# STATED TASK
Restate every line of the material, word for word.

○ ○ ○ ○

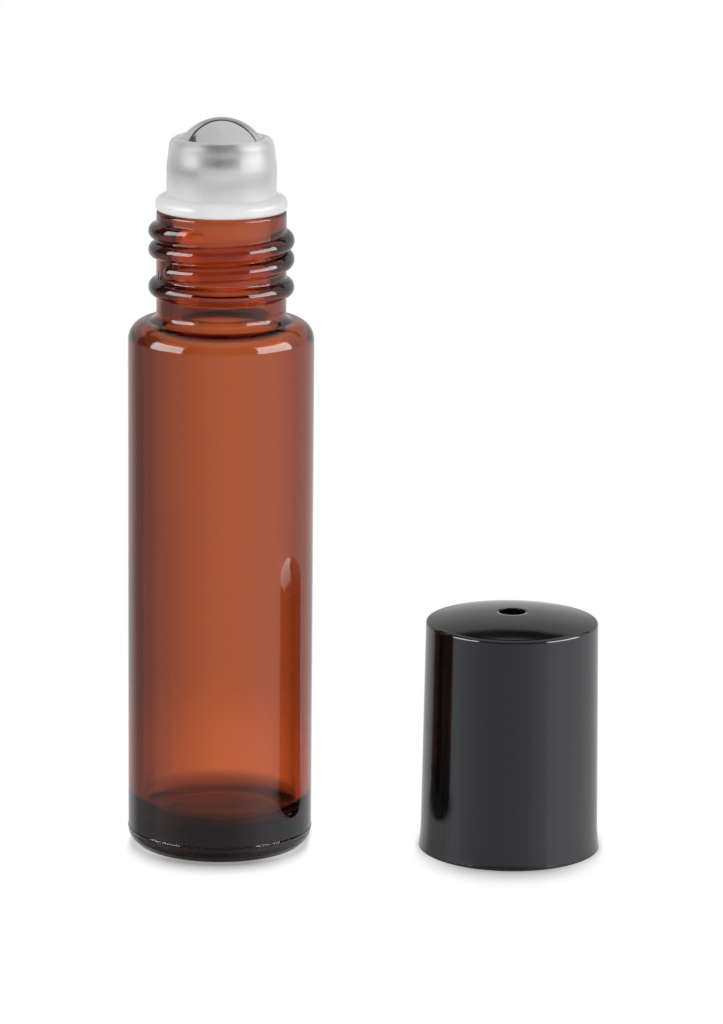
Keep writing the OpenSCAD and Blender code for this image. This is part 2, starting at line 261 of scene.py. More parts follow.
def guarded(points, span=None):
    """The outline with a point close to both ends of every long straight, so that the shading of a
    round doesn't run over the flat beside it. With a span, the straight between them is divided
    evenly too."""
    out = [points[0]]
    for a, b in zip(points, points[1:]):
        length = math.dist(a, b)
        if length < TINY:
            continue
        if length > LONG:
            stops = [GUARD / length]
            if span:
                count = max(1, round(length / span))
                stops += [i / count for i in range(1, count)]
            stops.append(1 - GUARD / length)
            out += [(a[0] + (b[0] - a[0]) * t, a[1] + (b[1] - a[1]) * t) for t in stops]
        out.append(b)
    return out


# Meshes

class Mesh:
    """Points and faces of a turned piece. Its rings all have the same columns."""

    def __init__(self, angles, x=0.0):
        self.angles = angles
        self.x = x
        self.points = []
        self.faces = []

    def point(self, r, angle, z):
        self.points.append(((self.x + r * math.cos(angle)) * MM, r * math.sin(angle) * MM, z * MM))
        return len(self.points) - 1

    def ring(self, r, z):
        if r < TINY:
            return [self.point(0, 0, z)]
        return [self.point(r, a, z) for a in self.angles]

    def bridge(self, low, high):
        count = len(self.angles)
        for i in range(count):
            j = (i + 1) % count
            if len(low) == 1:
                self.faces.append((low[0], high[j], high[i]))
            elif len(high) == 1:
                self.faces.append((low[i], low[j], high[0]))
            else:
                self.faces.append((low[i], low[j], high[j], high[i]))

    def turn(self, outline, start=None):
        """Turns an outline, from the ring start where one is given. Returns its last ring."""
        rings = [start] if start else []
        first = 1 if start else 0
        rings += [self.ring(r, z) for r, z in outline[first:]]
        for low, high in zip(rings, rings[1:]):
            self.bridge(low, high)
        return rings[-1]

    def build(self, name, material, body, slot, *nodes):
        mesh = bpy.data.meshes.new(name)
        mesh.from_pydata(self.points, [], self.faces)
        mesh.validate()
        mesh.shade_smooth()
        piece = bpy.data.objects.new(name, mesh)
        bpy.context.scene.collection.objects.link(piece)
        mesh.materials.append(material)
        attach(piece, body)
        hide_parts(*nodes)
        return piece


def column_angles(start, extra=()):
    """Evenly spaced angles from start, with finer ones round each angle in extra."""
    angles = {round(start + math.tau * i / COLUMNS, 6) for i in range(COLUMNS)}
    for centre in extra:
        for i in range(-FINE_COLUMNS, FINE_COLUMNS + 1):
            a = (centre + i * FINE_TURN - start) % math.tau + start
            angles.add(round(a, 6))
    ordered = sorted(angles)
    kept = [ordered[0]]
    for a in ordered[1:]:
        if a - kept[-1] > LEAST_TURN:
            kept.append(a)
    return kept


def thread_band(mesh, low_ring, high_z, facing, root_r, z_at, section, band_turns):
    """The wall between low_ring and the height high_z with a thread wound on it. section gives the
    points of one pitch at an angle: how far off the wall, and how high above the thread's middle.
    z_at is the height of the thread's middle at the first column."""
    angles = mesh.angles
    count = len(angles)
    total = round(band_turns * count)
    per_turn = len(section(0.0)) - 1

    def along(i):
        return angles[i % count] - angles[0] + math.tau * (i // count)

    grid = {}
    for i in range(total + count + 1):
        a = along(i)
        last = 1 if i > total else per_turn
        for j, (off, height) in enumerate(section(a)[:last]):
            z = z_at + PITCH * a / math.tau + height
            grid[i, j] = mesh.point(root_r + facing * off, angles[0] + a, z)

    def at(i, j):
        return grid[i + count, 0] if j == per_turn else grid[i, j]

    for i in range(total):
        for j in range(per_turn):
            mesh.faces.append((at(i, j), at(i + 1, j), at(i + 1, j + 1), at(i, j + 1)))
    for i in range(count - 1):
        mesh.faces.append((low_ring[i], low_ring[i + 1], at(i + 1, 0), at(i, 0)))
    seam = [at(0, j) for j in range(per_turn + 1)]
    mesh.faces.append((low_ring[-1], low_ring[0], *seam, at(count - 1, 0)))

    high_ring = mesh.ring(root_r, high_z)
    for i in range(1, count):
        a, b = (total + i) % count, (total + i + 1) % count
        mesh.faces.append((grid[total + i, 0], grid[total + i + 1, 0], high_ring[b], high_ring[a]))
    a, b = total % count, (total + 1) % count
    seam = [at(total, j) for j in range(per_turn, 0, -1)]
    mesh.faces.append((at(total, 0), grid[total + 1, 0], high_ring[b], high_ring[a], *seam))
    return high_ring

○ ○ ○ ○

# RESPONSE TO THE EXERCISE
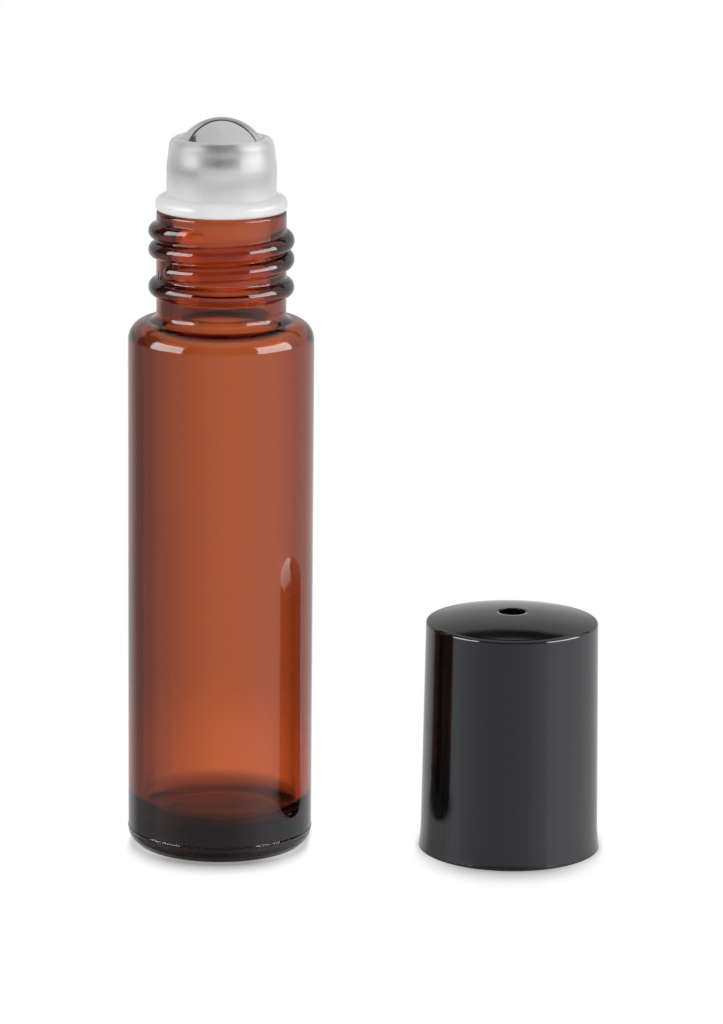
Keep writing the OpenSCAD and Blender code for this image. This is part 2, starting at line 261 of scene.py. More parts follow.
def guarded(points, span=None):
    """The outline with a point close to both ends of every long straight, so that the shading of a
    round doesn't run over the flat beside it. With a span, the straight between them is divided
    evenly too."""
    out = [points[0]]
    for a, b in zip(points, points[1:]):
        length = math.dist(a, b)
        if length < TINY:
            continue
        if length > LONG:
            stops = [GUARD / length]
            if span:
                count = max(1, round(length / span))
                stops += [i / count for i in range(1, count)]
            stops.append(1 - GUARD / length)
            out += [(a[0] + (b[0] - a[0]) * t, a[1] + (b[1] - a[1]) * t) for t in stops]
        out.append(b)
    return out


# Meshes

class Mesh:
    """Points and faces of a turned piece. Its rings all have the same columns."""

    def __init__(self, angles, x=0.0):
        self.angles = angles
        self.x = x
        self.points = []
        self.faces = []

    def point(self, r, angle, z):
        self.points.append(((self.x + r * math.cos(angle)) * MM, r * math.sin(angle) * MM, z * MM))
        return len(self.points) - 1

    def ring(self, r, z):
        if r < TINY:
            return [self.point(0, 0, z)]
        return [self.point(r, a, z) for a in self.angles]

    def bridge(self, low, high):
        count = len(self.angles)
        for i in range(count):
            j = (i + 1) % count
            if len(low) == 1:
                self.faces.append((low[0], high[j], high[i]))
            elif len(high) == 1:
                self.faces.append((low[i], low[j], high[0]))
            else:
                self.faces.append((low[i], low[j], high[j], high[i]))

    def turn(self, outline, start=None):
        """Turns an outline, from the ring start where one is given. Returns its last ring."""
        rings = [start] if start else []
        first = 1 if start else 0
        rings += [self.ring(r, z) for r, z in outline[first:]]
        for low, high in zip(rings, rings[1:]):
            self.bridge(low, high)
        return rings[-1]

    def build(self, name, material, body, slot, *nodes):
        mesh = bpy.data.meshes.new(name)
        mesh.from_pydata(self.points, [], self.faces)
        mesh.validate()
        mesh.shade_smooth()
        piece = bpy.data.objects.new(name, mesh)
        bpy.context.scene.collection.objects.link(piece)
        mesh.materials.append(material)
        attach(piece, body)
        hide_parts(*nodes)
        return piece


def column_angles(start, extra=()):
    """Evenly spaced angles from start, with finer ones round each angle in extra."""
    angles = {round(start + math.tau * i / COLUMNS, 6) for i in range(COLUMNS)}
    for centre in extra:
        for i in range(-FINE_COLUMNS, FINE_COLUMNS + 1):
            a = (centre + i * FINE_TURN - start) % math.tau + start
            angles.add(round(a, 6))
    ordered = sorted(angles)
    kept = [ordered[0]]
    for a in ordered[1:]:
        if a - kept[-1] > LEAST_TURN:
            kept.append(a)
    return kept


def thread_band(mesh, low_ring, high_z, facing, root_r, z_at, section, band_turns):
    """The wall between low_ring and the height high_z with a thread wound on it. section gives the
    points of one pitch at an angle: how far off the wall, and how high above the thread's middle.
    z_at is the height of the thread's middle at the first column."""
    angles = mesh.angles
    count = len(angles)
    total = round(band_turns * count)
    per_turn = len(section(0.0)) - 1

    def along(i):
        return angles[i % count] - angles[0] + math.tau * (i // count)

    grid = {}
    for i in range(total + count + 1):
        a = along(i)
        last = 1 if i > total else per_turn
        for j, (off, height) in enumerate(section(a)[:last]):
            z = z_at + PITCH * a / math.tau + height
            grid[i, j] = mesh.point(root_r + facing * off, angles[0] + a, z)

    def at(i, j):
        return grid[i + count, 0] if j == per_turn else grid[i, j]

    for i in range(total):
        for j in range(per_turn):
            mesh.faces.append((at(i, j), at(i + 1, j), at(i + 1, j + 1), at(i, j + 1)))
    for i in range(count - 1):
        mesh.faces.append((low_ring[i], low_ring[i + 1], at(i + 1, 0), at(i, 0)))
    seam = [at(0, j) for j in range(per_turn + 1)]
    mesh.faces.append((low_ring[-1], low_ring[0], *seam, at(count - 1, 0)))

    high_ring = mesh.ring(root_r, high_z)
    for i in range(1, count):
        a, b = (total + i) % count, (total + i + 1) % count
        mesh.faces.append((grid[total + i, 0], grid[total + i + 1, 0], high_ring[b], high_ring[a]))
    a, b = total % count, (total + 1) % count
    seam = [at(total, j) for j in range(per_turn, 0, -1)]
    mesh.faces.append((at(total, 0), grid[total + 1, 0], high_ring[b], high_ring[a], *seam))
    return high_ring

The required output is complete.